Over the past 10 years, a not insignificant number of Taiwanese youth have made the jump to the Chinese mainland to pursue work or study opportunities. Although in my experience there are no reliable, accessible statistics on the number of Taiwanese people currently living on the mainland, the government has clearly made their recruitment a priority. Yet, despite a raft of official policies aimed at attracting and integrating young people from Taiwan into mainland society, many of them continue to view their sojourns here as just that: temporary experiences, after which they plan to return home to Taiwan.
Curious why so few young Taiwan people — even those who have lived in the Chinese mainland for years — are willing to settle down on the mainland, I teamed up with two mainland-based Taiwan experts, Cai Yicun and Zhang Suixin, to survey members of this group about their lives and experiences here. We began by coming up with a series of 18 indicators of integration, covering four primary categories: professional or academic integration, life integration, cultural integration, and psychological integration. We received 213 valid responses — both from Taiwanese people living on the mainland and from those who had returned to the island.
Our results show that Taiwanese youth are generally not well-integrated into the mainland’s society. To borrow a term from our study, they’re “pragmatic itinerants”: “pragmatic” because they integrate just as much as is necessary to get by, without developing psychological attachments to their new homes; “itinerants” because, unlike migrants, they have little interest in staying long-term or putting down roots. Their time in the Chinese mainland is characterized by transience, mobility, and uncertainty.

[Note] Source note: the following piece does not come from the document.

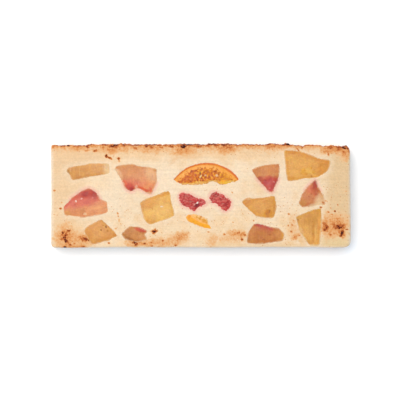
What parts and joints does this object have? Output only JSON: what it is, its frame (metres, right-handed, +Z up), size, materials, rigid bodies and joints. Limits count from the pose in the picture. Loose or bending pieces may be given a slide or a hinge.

Based on their responses to our survey questions, young Taiwanese people face three main difficulties when it comes to integration.
First, despite sharing a language and numerous cultural touchstones, young people from Taiwan rarely involve themselves in the day-to-day goings on of life in their mainland communities. It’s not that they can’t get involved — they certainly have all the linguistic and cultural tools to do so — but most of them still think of themselves as outsiders.
In part, this is because their experiences in the Chinese mainland aren’t always positive. Some respondents expressed frustration at the poor quality of the mainland’s grassroots governance systems, the tendency of people in charge to pass the buck, and difficulties getting problems resolved. In particular, very few exchange students opted to stay in the Chinese mainland after graduation.
The exceptions to this rule were the children of mainland-based Taiwanese businesspeople. Growing up between the island and the mainland, they are more likely to view the Chinese mainland as their home, or at least one of them, and consequently are better-integrated.
Second, young people from Taiwan don’t necessarily share the same values as those from the mainland. Despite broad cultural similarities, there remain fundamental differences in how the two groups perceive and think about the world. For decades, Taiwan and the Chinese mainland were functionally cut off from one another and naturally developed along different trajectories. Although young Taiwanese people generally express an acceptance of mainland values, that doesn’t mean they’re willing to adapt or change their own beliefs in order to better fit in.
Finally, although young people from Taiwan express interest in and concern for local affairs and their communities, that shouldn’t be mistaken for a sense of belonging or attachment. According to our data, Taiwanese youth scored highly on two indicators: “concern for local news” and “willingness to do their part for their communities.” Some even go so far as put this care into action: donating to mainland charities and taking part in volunteer activities.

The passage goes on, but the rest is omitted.